The anonymous privately-printed book, Some Account of Lord Boringdon’s Accident, describes in deferential terms a case of aspiration of a foreign body and its sequelae. Today aspirated foreign bodies are serious but curable injuries; before the invention of the bronchoscope by Killian in the 1890s, they were frequently fatal.
The child’s grandfather was the first Lord Boringdon, a politician, from a Yeoman farming family in Devon. His father was a politician and serial philanderer, at first having a long-standing relationship with a married woman, Lady Elizabeth Monk, who bore him three sons. He married another, Sarah Fane, who was the child’s mother, but who left him because of his continuing dalliances; they were divorced, a fearful process in those days, and he finally married Frances Talbot, the boy’s loving stepmother. It is said that the second Lord Boringdon inherited a fortune in gold coins from his mother and yet, when he died, he left huge debts. Nonetheless, he was elevated to the Earl of Morley for his services in government and the family were active parliamentarians through several generations. His son by his third wife was a cabinet minister under Gladstone.

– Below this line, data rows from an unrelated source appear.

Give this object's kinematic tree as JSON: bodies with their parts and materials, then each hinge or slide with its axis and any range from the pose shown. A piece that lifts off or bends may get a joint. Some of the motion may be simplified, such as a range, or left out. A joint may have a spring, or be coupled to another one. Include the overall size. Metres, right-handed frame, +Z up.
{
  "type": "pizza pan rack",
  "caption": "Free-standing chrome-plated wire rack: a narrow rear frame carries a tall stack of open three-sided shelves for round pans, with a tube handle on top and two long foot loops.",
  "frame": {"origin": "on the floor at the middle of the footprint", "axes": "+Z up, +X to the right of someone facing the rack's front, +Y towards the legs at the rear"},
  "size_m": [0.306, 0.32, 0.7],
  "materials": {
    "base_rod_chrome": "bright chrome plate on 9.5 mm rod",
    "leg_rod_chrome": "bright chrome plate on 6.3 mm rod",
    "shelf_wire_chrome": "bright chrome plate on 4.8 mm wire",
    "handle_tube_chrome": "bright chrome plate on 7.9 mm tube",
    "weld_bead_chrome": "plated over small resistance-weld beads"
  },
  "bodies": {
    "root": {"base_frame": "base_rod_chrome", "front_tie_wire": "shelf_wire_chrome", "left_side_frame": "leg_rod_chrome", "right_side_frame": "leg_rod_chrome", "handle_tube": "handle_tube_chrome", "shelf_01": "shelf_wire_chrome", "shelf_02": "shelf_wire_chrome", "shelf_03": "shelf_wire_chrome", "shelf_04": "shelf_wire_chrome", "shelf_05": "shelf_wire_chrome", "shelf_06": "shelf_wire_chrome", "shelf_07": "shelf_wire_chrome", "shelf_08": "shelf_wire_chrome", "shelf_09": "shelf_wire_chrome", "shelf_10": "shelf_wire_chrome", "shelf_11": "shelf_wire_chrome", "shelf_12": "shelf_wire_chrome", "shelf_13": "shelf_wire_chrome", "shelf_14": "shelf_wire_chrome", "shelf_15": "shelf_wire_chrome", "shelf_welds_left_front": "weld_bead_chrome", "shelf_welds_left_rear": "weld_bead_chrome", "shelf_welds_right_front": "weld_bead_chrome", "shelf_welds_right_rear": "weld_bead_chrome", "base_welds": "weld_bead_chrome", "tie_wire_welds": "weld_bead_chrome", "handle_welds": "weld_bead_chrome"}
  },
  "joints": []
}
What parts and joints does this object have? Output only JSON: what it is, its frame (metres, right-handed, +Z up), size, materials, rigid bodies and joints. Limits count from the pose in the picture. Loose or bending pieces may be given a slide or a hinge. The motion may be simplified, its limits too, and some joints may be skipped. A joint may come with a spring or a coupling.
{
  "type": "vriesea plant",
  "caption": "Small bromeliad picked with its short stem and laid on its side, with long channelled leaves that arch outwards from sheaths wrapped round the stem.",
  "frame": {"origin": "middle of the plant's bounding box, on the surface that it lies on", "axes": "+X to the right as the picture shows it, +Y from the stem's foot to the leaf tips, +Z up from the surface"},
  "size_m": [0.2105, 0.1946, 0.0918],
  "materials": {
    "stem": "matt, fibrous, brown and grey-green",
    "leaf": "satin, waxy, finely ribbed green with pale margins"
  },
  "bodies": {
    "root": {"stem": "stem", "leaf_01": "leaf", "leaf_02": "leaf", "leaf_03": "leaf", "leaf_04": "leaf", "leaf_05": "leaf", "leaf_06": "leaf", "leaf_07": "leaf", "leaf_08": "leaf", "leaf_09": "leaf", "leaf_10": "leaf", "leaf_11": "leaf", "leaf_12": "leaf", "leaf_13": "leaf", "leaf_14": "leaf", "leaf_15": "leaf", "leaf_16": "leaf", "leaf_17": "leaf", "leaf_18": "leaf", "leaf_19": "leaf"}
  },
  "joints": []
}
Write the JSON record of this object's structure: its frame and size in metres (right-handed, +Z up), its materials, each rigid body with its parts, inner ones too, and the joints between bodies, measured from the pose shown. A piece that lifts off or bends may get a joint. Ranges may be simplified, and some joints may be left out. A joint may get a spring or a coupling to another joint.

Lord Boringdon, (Illustration by John Riddington Young).
In the summer of 1817, 11-year-old John Parker, Viscount Boringdon, was walking in a field near Paris (where his family was temporarily living), chewing a stalk of rye, when he coughed and aspirated an ear. He fell ill some days later and despite the best of current medical attention, which included multiple blistering, two or three cuppings, and leeching on at least six occasions, his health continued to worsen. After a failed attempt to aspirate the abscess, as a desperate measure open surgery was attempted to drain it; the patient was sedated only by morphine and red wine. It failed. He died after a 12-week illness. During this time, he was attended by at least five physicians and a surgeon from London and Paris, all of whom apparently stated that whatever was the cause of the young Lord’s illness, it had nothing to do with the ear of rye!
“At autopsy the almost entire ear of rye, exceeding three inches in length, was found ... embedded in the abscess it had created in the lowest part of the lungs.”
As befitted a member of the aristocracy, albeit a young one, the British Consulate in Paris chartered a boat to take his body home to Saltram House, the family’s mansion in Devon, England. His funeral was attended by more than 2000 people, who came by foot because there was insufficient carriage parking at the church. The book finishes with a several poems, in Latin and English to commemorate his short life. The story was only documented, because the young subject was a member of the aristocracy and his parents well-liked and connected. It highlights the difference between the nobility and commoners; the outcome would have been similar but the treatment of the latter less draconian and thus kinder.
1. Anon. Some Account of Lord Boringdon’s Accident on 21st July 1817 and Its Consequences. London, UK; J McCreery; 1818.
2. Killian G. Über directe Bronchoskopie, Munch. Med Wischt 1898;844-7.